Восставая против этих порядков, стригольники утверждали, что не только епископы и попы, но и всякий человек имеет право учить священному писанию. Ссылались на авторитет апостола Павла («И простому человеку повеле учити»). Стали говорить о том, что для человека не обязательно посещение церквей. Раздавались голоса против традиционных обрядов, вроде поклонения иконам. Ставили под сомнение почитание обширного сонма христианских святых. Порывая с церковной обрядностью, еретики обнаруживали тяготение к природе, которую отрицал христианский аскетизм. Про новгородских еретиков рассказывали, будто вместо того, чтобы исповедоваться в своих грехах попам, они уходили в поле и каялись в грехах «матери сырой земле». Противники обвиняли стригольников в том, что они возрождали языческие верования, и если в этом и была доля преувеличения, нет ничего удивительного в том, что в своей борьбе с официальной церковью они могли опираться на обычаи, которые прочно держались в народе. Воззрения новгородских еретиков перекинулись и в другие города: в Ростове епископ Мариан в 1385–1394 годах выступал против почитания икон. Впрочем, победить это течение не смогло даже в самом Новгороде. В летописи рассказывается о том, как стригольники дьякон Никита и «простец» Карп были в 1375 году сброшены в Волхов. После этой расправы ересь в Новгороде была подавлена.

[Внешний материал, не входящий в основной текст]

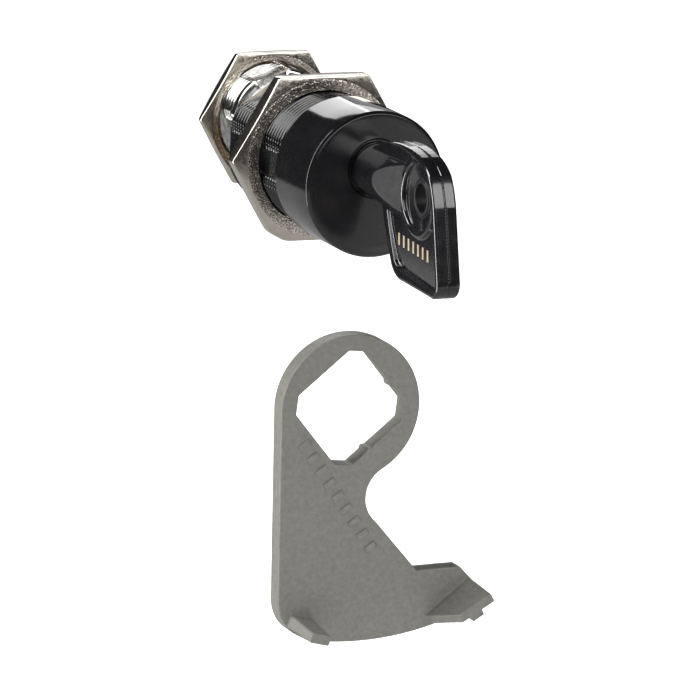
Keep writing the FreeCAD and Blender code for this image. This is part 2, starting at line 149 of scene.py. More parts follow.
def cut_flats(points, normals, offset, z=0.0):
    """Pushes points that lie beyond a flat back onto it, along the flat's normal."""
    points = points.copy()
    for degrees in normals:
        nx, nz = math.cos(math.radians(degrees)), math.sin(math.radians(degrees))
        beyond = np.maximum(points[:, 0] * nx + (points[:, 2] - z) * nz - offset, 0)
        points[:, 0] -= beyond * nx
        points[:, 2] -= beyond * nz
    return points


def thread_radius(y, crest, fade):
    """Radius round one ring of a right-hand thread with rounded crests and roots."""
    phase = (y / THREAD_PITCH + turns() / (2 * np.pi)) % 1.0
    slope = np.clip((np.abs(2 * phase - 1) - CREST_SHARE) / (1 - 2 * CREST_SHARE), 0, 1)
    return crest - THREAD_DEPTH * fade * slope * slope * (3 - 2 * slope)


def thread_rings(start, end, crest, z, flats, offset):
    """Rings of a thread between two planes, faded out at both ends and cut by flats."""
    steps = int(round((end - start) / THREAD_PITCH * RINGS_PER_PITCH))
    rings = []
    for y in np.linspace(start, end, steps + 1):
        fade = min(1.0, (y - start) / THREAD_RUN_OUT, (end - y) / THREAD_RUN_OUT)
        rings.append(cut_flats(ring(y, thread_radius(y, crest, max(fade, 0.0)), z), flats, offset, z))
    return rings


# ---------------------------------------------------------------- solids from distance fields
def smooth_max(a, b, k):
    h = np.clip(0.5 - 0.5 * (b - a) / k, 0, 1)
    return b * (1 - h) + a * h + k * h * (1 - h)


def smooth_min(a, b, k):
    return -smooth_max(-a, -b, k)


def polygon_distance(points, u, v):
    """Signed distance from (u, v) to a closed outline, negative inside."""
    points = np.asarray(points, float)
    best = np.full(u.shape, 1e9)
    inside = np.zeros(u.shape, bool)
    for (au, av), (bu, bv) in zip(points, np.roll(points, -1, axis=0)):
        eu, ev = bu - au, bv - av
        share = np.clip(((u - au) * eu + (v - av) * ev) / (eu * eu + ev * ev), 0, 1)
        best = np.minimum(best, np.hypot(u - au - share * eu, v - av - share * ev))
        crosses = (av > v) != (bv > v)
        with np.errstate(divide="ignore", invalid="ignore"):
            inside ^= crosses & (u < eu * (v - av) / (ev if ev else 1e-12) + au)
    return np.where(inside, -best, best)


def arc_points(a, b, c, count=14):
    """Points on the circular arc from a through b towards c, without c itself."""
    (ax, ay), (bx, by), (cx, cy) = a, b, c
    d = 2 * (ax * (by - cy) + bx * (cy - ay) + cx * (ay - by))
    sa, sb, sc = ax * ax + ay * ay, bx * bx + by * by, cx * cx + cy * cy
    ox = (sa * (by - cy) + sb * (cy - ay) + sc * (ay - by)) / d
    oy = (sa * (cx - bx) + sb * (ax - cx) + sc * (bx - ax)) / d
    start, middle, end = (math.atan2(p[1] - oy, p[0] - ox) for p in (a, b, c))
    sweep = (end - start) % (2 * math.pi)
    if (middle - start) % (2 * math.pi) > sweep:
        sweep -= 2 * math.pi
    radius = math.hypot(ax - ox, ay - oy)
    angles = [start + sweep * i / count for i in range(count)]
    return [(ox + radius * math.cos(angle), oy + radius * math.sin(angle)) for angle in angles]


def slab(outline_distance, across, half, rounding):
    """Plate of a flat outline with rounded edges; across is the distance from its middle plane."""
    side = outline_distance + rounding
    top = np.abs(across) - half + rounding
    return np.minimum(np.maximum(side, top), 0) + np.hypot(np.maximum(side, 0), np.maximum(top, 0)) - rounding


def solid_from_field(name, field, low, voxel, to_frame):
    """Mesh of the field's zero surface, from the grid's first corner in mm; to_frame maps mm to the frame."""
    grid = openvdb.FloatGrid(background=3 * voxel)
    grid.copyFromArray(np.clip(field, -3 * voxel, 3 * voxel).astype(np.float32), tolerance=0.0)
    points, _, quads = grid.convertToPolygons(isovalue=0.0, adaptivity=0.0)
    places = to_frame(np.asarray(low) + points * voxel)
    return mesh_object(name, places, quads.tolist())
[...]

Не следует представлять себе, что в Новгороде в XIV веке вся культура развивалась только в рамках церковности. Кругозор новгородцев того времени был значительно шире. Правда, в Новгороде так и не возникло изобразительного искусства светского характера, но былинная поэзия нашла широкое распространение. Белинский один из первых выделил из цикла русских былин былины новгородского происхождения. Они рисуют героя, не похожего на древних киевских богатырей. Герои новгородских былин, вроде Ставра Годиновича и Ивана Гостинова-сына, — это преимущественно люди из посадского населения. В столкновениях с князем они одерживают над ним верх. Разбогатевший Садко «похвалами похвалялся» выкупить на свою золотую казну все товары новгородские в торговом ряду. В трудный момент, на дне морском, он вспоминает свое прежнее ремесло гусельника, очаровывает игрой на гуслях морского царя, выслушивает советы Николы Можайского и благополучно возвращается в родной Новгород.

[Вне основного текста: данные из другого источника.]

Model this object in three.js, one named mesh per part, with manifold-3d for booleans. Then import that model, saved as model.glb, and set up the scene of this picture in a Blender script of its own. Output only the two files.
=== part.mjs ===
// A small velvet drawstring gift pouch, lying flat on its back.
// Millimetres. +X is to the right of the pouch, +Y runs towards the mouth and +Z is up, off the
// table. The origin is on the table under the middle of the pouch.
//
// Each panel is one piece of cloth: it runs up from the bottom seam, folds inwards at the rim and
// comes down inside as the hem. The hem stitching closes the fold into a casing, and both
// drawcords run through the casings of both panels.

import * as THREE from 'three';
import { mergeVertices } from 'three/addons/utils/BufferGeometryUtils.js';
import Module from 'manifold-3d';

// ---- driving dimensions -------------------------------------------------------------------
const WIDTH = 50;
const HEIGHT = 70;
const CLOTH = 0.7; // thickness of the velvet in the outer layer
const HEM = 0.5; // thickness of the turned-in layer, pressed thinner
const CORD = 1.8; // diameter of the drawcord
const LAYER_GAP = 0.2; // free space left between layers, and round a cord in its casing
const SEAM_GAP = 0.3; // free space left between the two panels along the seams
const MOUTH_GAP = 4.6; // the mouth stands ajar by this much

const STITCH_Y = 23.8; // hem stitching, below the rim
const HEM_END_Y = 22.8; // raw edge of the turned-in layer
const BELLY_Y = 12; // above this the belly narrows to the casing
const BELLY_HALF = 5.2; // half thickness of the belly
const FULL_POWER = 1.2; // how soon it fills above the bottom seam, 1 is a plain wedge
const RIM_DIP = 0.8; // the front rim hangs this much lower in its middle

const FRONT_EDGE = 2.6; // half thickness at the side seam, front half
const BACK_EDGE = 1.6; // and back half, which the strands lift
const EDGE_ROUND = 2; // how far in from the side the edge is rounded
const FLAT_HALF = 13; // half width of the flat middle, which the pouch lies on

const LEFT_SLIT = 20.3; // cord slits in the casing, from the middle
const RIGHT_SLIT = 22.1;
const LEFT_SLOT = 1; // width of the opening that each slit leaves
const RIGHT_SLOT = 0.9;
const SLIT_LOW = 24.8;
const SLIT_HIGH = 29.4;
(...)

Особенно типичен для Новгорода образ Василия Буслаева. Дело не только в том, что в летописи еще в XII веке упоминается человек, носивший это имя. Более существенно то, что в самом былинном образе Василия Буслаева появились типичные черты новгородского боярского сынка, задорного драчуна, мота и. пьяницы. Люди жалуются на Буслаева его матери. Но сладить с ним нет никакой возможности. Даже святыни, о которых с таким благоговением вспоминают паломники, он не чтит и не ставит ни во что. Примечательно, что хотя в новгородской былине Василий Буслаев и осуждается за свои бесчинства, но его приключения описаны так ярко и образно, что нельзя не залюбоваться его удалью.
В былинах жизнь отражалась в сказочных, гиперболических образах. Но в Новгороде слагались и такие песни, в которых с недопустимой в церковной литературе шутливостью говорилось о каждодневном быте простых людей. Такова песня о купце Терентьище. Узнав о том, что ему изменяет жена, он горько закручинился, ушел бродить по лугам, а по возвращении домой настиг жену с совратителем. Не без юмора в песне описана заключительная сцена истории обманутого старика: соблазнитель жены Терентьища выпрыгивает в окно, «чуть головы не сломал, оставил кафтан, шапку и деньги».
Мы не имеем новгородских памятников искусства, которые бы непосредственно отражали еретические воззрения. Возможно, что стригольники были противниками не только церковных обрядов, но и церковного искусства. Но все же в новгородском искусстве конца XIV века не могли не отразиться те перемены в общественной жизни, которые в то время сказались и в движении стригольников.
Правда, искусство все еще было обращено преимущественно к «горнему миру»: здания были церковные, живопись изображала святых и божество. Но искусство этого времени не создает того впечатления незыблемости мироздания, которое безраздельно господствовало в памятниках XI–XII веков. В мире стали замечать изменчивость и движение, в людях — душевный порыв и страсти. Художественное творчество все более непосредственно входило в круг мирских интересов новгородцев.
При большой случайности сохранившихся памятников трудно представить себе возникновение отдельных направлений новгородского искусства второй половины XIV века и их эволюцию на протяжении полустолетия. В Новгороде в это время еще существовали мастера, которые держались традиции и ни в чем не отступали от нее. Но решающее значение имели такие мастера, которые создавали новые типы зданий, вносили новые идеи, темы и мотивы в изобразительное искусство. В течение XIV века передовые течения завоевывают себе общее признание.